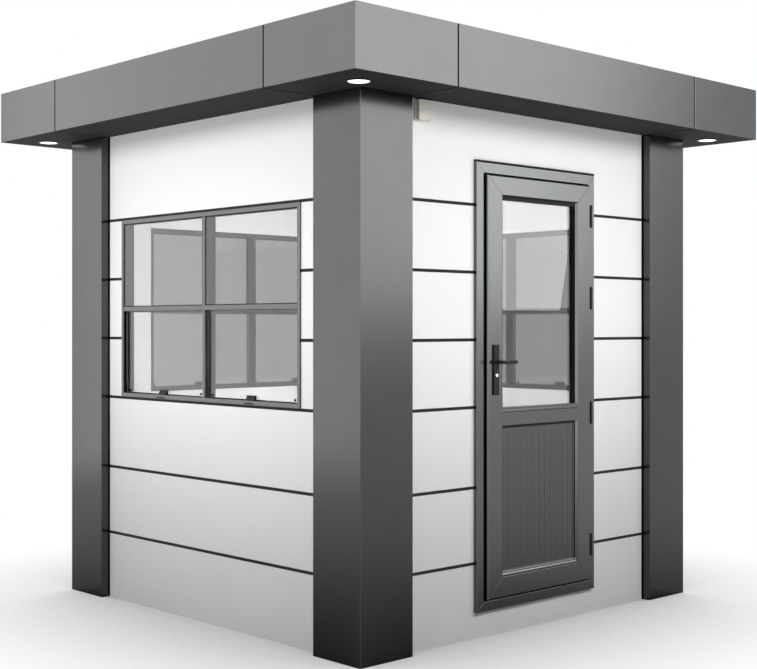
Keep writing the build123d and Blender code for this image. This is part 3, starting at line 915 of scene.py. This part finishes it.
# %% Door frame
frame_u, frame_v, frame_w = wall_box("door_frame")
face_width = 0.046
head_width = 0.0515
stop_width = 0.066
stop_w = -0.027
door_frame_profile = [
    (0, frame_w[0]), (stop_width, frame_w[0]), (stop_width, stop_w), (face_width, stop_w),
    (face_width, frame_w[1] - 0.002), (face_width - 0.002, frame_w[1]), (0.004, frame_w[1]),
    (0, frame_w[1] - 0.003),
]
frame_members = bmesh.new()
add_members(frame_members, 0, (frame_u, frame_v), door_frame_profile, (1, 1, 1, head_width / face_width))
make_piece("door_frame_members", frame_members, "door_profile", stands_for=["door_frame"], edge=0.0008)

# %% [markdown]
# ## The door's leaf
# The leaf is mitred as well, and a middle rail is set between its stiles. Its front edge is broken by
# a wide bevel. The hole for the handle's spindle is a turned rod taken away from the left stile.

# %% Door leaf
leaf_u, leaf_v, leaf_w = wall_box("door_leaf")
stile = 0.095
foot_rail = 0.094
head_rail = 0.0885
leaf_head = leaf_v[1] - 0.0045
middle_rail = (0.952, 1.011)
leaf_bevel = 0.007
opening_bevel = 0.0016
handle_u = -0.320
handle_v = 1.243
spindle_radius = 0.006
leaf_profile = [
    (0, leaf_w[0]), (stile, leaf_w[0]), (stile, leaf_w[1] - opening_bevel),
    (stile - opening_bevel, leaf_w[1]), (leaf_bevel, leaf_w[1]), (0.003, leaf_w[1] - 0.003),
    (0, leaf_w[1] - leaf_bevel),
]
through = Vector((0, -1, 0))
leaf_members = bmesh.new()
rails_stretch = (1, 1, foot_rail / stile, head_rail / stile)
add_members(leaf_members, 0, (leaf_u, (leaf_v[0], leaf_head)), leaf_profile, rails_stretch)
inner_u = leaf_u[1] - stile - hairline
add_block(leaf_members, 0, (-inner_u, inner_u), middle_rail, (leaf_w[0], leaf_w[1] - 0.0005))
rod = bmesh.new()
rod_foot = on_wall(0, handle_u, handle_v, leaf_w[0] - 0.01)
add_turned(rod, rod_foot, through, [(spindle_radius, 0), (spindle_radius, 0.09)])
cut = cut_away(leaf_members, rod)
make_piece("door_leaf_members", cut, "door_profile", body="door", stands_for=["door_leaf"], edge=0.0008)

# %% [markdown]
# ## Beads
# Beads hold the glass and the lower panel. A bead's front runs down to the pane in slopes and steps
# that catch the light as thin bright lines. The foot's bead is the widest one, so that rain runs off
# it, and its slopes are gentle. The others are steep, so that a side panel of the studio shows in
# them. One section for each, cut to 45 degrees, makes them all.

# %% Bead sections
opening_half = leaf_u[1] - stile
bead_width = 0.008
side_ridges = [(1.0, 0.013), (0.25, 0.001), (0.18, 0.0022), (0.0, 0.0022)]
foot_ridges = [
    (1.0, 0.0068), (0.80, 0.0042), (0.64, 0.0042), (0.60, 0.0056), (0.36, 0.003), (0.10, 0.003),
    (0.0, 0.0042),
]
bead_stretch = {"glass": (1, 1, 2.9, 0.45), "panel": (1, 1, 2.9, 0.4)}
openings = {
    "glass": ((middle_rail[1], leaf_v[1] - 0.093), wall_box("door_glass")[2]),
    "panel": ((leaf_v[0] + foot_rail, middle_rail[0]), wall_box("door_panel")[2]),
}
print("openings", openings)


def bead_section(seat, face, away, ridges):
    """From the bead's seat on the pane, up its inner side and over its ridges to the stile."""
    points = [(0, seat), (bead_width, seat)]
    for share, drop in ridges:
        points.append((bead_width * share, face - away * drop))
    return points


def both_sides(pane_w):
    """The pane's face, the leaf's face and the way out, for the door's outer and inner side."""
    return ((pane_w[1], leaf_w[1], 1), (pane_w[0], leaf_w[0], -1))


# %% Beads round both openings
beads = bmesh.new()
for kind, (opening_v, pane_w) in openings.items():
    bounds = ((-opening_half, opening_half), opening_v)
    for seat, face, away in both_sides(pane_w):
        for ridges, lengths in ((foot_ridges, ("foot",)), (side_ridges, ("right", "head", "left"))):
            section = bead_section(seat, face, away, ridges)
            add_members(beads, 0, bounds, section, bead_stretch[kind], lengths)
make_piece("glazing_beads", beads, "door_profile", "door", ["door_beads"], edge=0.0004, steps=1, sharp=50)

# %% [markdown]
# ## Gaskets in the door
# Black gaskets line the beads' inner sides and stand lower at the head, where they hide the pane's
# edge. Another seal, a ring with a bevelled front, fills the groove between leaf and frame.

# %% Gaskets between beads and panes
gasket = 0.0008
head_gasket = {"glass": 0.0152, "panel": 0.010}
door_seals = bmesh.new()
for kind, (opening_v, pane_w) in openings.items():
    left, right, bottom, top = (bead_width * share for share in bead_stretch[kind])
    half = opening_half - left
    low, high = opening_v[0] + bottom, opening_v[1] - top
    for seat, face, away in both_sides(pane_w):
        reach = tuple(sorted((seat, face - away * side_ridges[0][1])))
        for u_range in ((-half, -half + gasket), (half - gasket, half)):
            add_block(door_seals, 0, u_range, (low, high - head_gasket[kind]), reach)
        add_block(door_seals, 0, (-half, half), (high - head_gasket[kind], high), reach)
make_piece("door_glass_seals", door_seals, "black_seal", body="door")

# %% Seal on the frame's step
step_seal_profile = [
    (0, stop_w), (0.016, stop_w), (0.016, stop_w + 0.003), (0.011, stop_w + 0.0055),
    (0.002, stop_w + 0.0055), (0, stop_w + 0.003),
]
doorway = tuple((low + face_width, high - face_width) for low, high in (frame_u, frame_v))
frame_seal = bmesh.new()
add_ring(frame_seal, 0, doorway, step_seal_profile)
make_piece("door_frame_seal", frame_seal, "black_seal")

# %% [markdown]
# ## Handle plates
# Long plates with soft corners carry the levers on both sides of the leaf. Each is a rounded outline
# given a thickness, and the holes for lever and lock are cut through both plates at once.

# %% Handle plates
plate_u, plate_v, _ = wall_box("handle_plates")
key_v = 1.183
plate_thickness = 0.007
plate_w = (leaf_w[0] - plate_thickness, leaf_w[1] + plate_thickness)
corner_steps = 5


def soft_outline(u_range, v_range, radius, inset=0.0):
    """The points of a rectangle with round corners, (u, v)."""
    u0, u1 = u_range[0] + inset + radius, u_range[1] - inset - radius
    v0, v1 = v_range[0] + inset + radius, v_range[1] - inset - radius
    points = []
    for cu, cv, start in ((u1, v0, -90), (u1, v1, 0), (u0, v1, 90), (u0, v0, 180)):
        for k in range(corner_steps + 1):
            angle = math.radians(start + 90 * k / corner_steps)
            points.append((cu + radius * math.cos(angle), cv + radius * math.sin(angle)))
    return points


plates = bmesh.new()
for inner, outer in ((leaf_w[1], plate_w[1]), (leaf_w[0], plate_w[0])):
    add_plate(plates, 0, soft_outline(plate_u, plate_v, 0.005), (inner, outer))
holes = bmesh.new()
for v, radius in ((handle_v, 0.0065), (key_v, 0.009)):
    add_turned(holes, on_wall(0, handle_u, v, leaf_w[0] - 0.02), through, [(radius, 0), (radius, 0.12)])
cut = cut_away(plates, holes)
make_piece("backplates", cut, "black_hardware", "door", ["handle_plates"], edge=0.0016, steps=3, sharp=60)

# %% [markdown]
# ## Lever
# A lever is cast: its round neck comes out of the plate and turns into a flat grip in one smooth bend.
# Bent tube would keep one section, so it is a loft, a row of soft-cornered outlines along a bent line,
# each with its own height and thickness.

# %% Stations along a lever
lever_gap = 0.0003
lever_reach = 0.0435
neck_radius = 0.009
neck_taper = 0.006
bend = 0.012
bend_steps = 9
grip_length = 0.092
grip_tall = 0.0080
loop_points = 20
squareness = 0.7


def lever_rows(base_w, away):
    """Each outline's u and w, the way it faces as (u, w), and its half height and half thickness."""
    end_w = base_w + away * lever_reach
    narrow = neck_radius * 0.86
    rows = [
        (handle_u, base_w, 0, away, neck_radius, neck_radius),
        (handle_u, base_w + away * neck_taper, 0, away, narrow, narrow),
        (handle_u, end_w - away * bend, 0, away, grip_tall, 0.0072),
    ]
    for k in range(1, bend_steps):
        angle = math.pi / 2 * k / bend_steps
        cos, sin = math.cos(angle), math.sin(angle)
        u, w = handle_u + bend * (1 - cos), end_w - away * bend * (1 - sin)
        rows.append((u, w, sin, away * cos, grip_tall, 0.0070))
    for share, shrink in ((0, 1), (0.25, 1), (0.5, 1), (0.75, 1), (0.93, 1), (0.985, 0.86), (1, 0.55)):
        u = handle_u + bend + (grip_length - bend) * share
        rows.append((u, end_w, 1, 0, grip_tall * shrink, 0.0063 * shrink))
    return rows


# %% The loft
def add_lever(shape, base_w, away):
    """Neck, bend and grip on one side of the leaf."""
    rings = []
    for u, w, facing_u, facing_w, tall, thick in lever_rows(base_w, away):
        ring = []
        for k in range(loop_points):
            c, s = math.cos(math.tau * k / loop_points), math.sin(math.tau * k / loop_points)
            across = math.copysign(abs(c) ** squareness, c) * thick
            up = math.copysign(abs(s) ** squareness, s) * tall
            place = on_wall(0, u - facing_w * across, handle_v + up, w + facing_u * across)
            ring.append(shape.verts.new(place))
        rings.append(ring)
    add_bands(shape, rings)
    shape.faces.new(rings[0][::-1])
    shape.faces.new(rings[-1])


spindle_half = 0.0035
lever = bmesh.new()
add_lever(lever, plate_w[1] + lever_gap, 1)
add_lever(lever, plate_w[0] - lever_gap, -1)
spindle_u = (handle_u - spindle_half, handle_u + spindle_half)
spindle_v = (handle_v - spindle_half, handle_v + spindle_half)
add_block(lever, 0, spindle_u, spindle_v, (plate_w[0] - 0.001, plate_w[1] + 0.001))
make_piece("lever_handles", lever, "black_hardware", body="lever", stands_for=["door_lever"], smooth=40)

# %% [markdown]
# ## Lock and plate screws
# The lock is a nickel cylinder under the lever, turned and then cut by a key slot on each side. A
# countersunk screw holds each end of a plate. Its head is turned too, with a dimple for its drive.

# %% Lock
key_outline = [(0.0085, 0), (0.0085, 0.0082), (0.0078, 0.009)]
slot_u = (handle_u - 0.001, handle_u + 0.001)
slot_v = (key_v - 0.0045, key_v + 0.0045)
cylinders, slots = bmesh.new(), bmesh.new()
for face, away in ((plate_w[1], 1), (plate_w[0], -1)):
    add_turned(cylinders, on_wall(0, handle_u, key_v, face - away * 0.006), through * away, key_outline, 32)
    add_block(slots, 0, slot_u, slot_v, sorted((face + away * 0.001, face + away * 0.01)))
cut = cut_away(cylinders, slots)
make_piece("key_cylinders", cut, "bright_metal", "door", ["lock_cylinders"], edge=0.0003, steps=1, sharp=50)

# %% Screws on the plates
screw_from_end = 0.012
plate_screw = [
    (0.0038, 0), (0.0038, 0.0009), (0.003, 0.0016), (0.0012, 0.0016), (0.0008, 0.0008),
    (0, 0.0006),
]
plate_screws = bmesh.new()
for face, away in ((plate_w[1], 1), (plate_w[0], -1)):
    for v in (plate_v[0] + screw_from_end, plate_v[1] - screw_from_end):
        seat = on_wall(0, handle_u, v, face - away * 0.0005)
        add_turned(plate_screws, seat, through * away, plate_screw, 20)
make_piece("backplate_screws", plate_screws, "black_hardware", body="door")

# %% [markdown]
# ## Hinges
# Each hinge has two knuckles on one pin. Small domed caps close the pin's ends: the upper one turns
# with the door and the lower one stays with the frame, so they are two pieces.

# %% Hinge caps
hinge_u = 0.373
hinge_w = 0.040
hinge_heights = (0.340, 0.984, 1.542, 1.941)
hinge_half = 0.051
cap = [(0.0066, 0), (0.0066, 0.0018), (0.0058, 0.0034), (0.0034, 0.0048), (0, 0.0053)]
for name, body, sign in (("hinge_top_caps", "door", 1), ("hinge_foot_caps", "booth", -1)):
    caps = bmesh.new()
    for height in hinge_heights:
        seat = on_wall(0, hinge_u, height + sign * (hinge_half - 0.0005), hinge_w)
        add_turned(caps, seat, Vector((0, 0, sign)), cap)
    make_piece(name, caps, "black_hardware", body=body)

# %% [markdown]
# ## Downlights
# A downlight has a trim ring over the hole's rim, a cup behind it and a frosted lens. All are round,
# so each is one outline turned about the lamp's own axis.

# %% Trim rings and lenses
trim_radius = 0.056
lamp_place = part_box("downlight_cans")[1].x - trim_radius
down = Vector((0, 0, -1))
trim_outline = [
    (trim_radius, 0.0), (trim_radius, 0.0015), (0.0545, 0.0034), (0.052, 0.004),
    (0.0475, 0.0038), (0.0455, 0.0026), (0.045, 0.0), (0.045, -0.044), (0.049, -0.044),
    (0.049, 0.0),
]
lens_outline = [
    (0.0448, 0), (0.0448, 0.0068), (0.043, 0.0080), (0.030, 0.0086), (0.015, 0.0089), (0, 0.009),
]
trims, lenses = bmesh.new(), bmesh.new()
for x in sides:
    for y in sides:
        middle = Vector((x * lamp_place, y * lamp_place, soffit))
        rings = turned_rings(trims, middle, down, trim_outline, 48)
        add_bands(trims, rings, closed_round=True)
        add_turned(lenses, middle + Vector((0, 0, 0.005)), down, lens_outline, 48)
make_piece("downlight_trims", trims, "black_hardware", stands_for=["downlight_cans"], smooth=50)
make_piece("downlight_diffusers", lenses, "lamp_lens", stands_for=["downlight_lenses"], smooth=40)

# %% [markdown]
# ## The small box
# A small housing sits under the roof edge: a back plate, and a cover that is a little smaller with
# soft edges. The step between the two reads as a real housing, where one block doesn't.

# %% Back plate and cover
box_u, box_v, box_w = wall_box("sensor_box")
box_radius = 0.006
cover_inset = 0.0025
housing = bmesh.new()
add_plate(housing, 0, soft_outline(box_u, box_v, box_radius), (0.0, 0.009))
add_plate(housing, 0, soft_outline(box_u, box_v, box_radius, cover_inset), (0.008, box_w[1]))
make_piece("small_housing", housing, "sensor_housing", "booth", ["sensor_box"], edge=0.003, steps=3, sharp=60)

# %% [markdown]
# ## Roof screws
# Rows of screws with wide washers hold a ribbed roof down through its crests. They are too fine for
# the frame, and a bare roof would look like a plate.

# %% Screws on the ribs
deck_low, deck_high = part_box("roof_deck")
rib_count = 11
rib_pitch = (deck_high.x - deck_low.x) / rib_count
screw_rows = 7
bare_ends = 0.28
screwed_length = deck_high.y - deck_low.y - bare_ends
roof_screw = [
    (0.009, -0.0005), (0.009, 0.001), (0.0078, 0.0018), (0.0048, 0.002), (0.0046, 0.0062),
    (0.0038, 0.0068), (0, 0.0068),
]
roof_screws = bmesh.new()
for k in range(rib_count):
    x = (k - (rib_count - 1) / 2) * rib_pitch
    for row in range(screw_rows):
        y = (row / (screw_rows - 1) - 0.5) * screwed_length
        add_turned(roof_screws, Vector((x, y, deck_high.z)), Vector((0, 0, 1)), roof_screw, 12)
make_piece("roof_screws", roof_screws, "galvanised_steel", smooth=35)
____
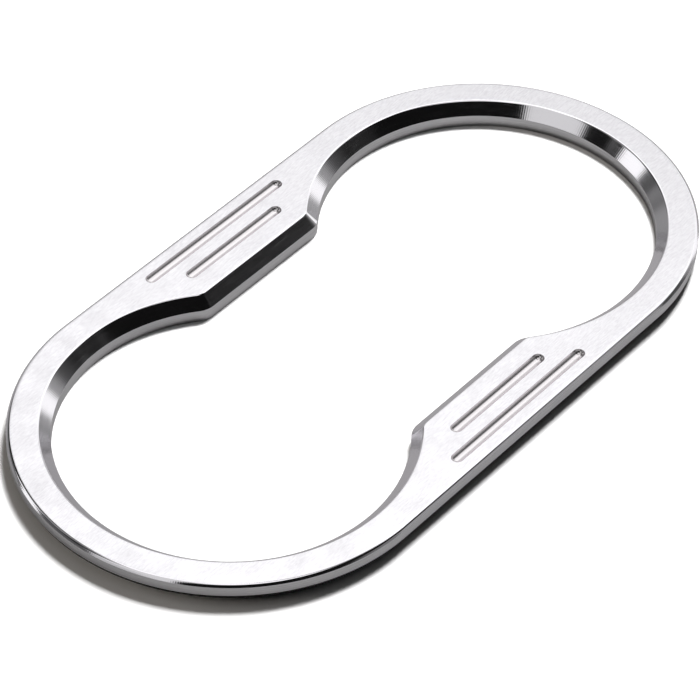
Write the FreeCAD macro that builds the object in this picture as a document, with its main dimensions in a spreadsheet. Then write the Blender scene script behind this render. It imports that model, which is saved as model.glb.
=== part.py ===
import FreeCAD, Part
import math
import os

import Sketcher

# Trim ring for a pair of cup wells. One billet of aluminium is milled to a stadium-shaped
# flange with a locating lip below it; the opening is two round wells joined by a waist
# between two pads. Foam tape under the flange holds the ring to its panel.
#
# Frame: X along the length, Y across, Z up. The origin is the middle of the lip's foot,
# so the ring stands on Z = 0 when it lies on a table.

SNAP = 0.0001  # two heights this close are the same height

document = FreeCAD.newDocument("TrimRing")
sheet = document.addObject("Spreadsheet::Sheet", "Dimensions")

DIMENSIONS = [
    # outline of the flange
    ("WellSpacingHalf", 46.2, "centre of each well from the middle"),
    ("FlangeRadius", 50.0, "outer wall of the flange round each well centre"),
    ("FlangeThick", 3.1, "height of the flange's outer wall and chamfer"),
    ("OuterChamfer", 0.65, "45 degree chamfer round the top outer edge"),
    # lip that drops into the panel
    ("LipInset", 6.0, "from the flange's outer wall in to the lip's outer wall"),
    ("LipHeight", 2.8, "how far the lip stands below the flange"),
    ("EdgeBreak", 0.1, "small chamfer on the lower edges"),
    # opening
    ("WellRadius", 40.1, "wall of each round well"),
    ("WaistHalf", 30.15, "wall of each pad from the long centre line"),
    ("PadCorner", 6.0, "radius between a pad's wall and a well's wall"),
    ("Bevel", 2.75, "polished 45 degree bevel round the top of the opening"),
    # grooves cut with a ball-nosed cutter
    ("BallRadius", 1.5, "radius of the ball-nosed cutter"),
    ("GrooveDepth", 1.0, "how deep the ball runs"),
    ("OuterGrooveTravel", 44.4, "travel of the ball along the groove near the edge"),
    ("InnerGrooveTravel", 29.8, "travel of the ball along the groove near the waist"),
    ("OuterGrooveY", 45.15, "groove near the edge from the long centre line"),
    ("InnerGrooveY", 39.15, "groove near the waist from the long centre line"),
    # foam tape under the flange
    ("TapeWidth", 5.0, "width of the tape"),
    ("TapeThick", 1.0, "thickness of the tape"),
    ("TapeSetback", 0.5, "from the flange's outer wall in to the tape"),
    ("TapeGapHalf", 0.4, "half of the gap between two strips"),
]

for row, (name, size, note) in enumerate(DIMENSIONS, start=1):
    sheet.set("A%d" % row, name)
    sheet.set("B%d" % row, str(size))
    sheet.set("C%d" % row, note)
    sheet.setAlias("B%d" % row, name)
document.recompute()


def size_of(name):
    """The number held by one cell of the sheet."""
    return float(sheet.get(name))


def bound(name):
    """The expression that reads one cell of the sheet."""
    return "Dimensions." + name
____
Given exercise =
Collect the lines of the records that include the string "with".

Answer to this task =
# edge. Another seal, a ring with a bevelled front, fills the groove between leaf and frame.
# Long plates with soft corners carry the levers on both sides of the leaf. Each is a rounded outline
    """The points of a rectangle with round corners, (u, v)."""
# each with its own height and thickness.
# countersunk screw holds each end of a plate. Its head is turned too, with a dimple for its drive.
# with the door and the lower one stays with the frame, so they are two pieces.
# A small housing sits under the roof edge: a back plate, and a cover that is a little smaller with
# Rows of screws with wide washers hold a ribbed roof down through its crests. They are too fine for
Write the FreeCAD macro that builds the object in this picture as a document, with its main dimensions in a spreadsheet. Then write the Blender scene script behind this render. It imports that model, which is saved as model.glb.
# flange with a locating lip below it; the opening is two round wells joined by a waist
    # grooves cut with a ball-nosed cutter